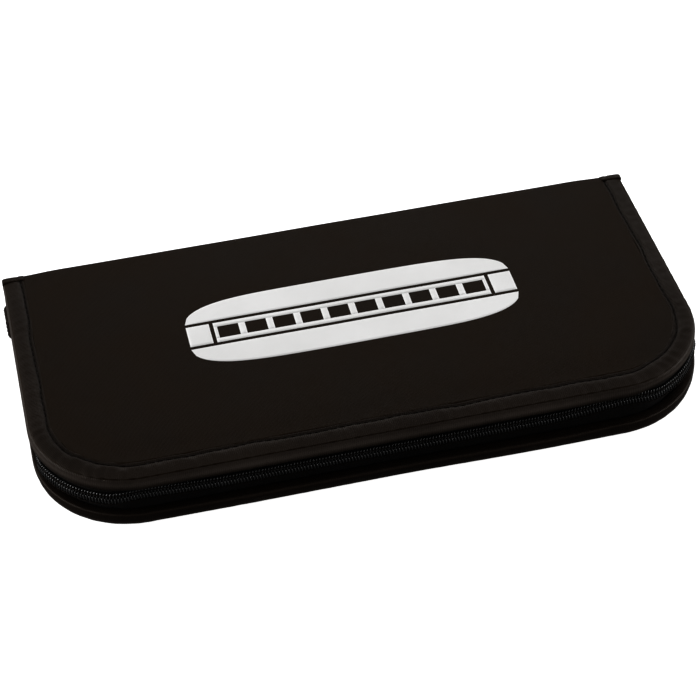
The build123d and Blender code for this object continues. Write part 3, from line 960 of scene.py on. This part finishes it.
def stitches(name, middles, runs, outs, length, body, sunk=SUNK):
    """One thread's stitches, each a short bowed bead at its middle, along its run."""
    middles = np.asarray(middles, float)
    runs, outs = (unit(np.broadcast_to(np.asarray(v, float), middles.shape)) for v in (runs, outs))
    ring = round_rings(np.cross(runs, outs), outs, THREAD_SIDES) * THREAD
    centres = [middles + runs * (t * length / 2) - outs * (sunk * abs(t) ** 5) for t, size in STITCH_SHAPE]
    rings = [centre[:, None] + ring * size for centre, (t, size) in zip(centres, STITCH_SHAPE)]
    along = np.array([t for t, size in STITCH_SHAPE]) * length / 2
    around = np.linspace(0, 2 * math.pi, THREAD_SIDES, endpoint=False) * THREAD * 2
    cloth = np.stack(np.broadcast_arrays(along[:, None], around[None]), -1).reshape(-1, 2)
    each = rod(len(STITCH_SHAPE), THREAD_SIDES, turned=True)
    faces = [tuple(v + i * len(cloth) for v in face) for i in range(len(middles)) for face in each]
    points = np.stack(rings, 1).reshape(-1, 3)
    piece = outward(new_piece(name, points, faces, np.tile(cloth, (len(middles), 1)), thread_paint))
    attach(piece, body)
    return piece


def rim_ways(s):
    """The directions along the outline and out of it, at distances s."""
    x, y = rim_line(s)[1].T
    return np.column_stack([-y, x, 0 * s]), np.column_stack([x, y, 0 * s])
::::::
Task details:
Hand back the material above in full, exactly as written.

Solution to this problem:
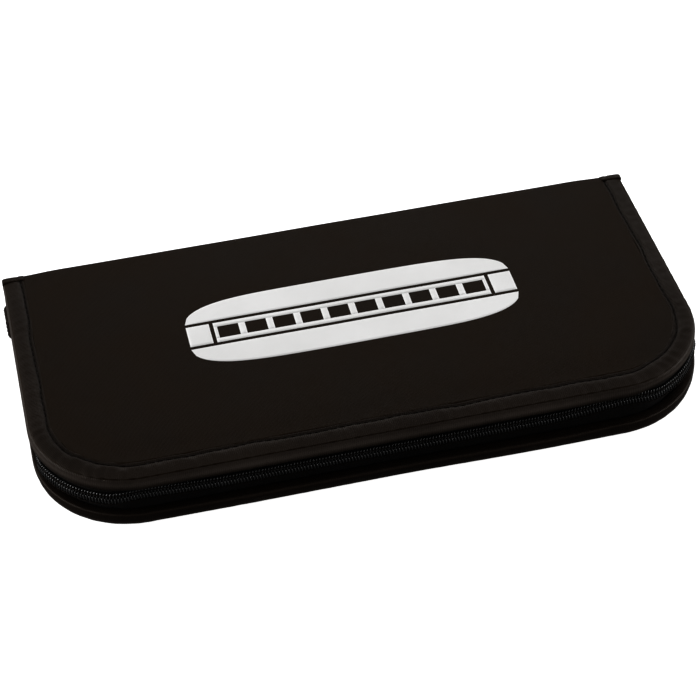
The build123d and Blender code for this object continues. Write part 3, from line 960 of scene.py on. This part finishes it.
def stitches(name, middles, runs, outs, length, body, sunk=SUNK):
    """One thread's stitches, each a short bowed bead at its middle, along its run."""
    middles = np.asarray(middles, float)
    runs, outs = (unit(np.broadcast_to(np.asarray(v, float), middles.shape)) for v in (runs, outs))
    ring = round_rings(np.cross(runs, outs), outs, THREAD_SIDES) * THREAD
    centres = [middles + runs * (t * length / 2) - outs * (sunk * abs(t) ** 5) for t, size in STITCH_SHAPE]
    rings = [centre[:, None] + ring * size for centre, (t, size) in zip(centres, STITCH_SHAPE)]
    along = np.array([t for t, size in STITCH_SHAPE]) * length / 2
    around = np.linspace(0, 2 * math.pi, THREAD_SIDES, endpoint=False) * THREAD * 2
    cloth = np.stack(np.broadcast_arrays(along[:, None], around[None]), -1).reshape(-1, 2)
    each = rod(len(STITCH_SHAPE), THREAD_SIDES, turned=True)
    faces = [tuple(v + i * len(cloth) for v in face) for i in range(len(middles)) for face in each]
    points = np.stack(rings, 1).reshape(-1, 3)
    piece = outward(new_piece(name, points, faces, np.tile(cloth, (len(middles), 1)), thread_paint))
    attach(piece, body)
    return piece


def rim_ways(s):
    """The directions along the outline and out of it, at distances s."""
    x, y = rim_line(s)[1].T
    return np.column_stack([-y, x, 0 * s]), np.column_stack([x, y, 0 * s])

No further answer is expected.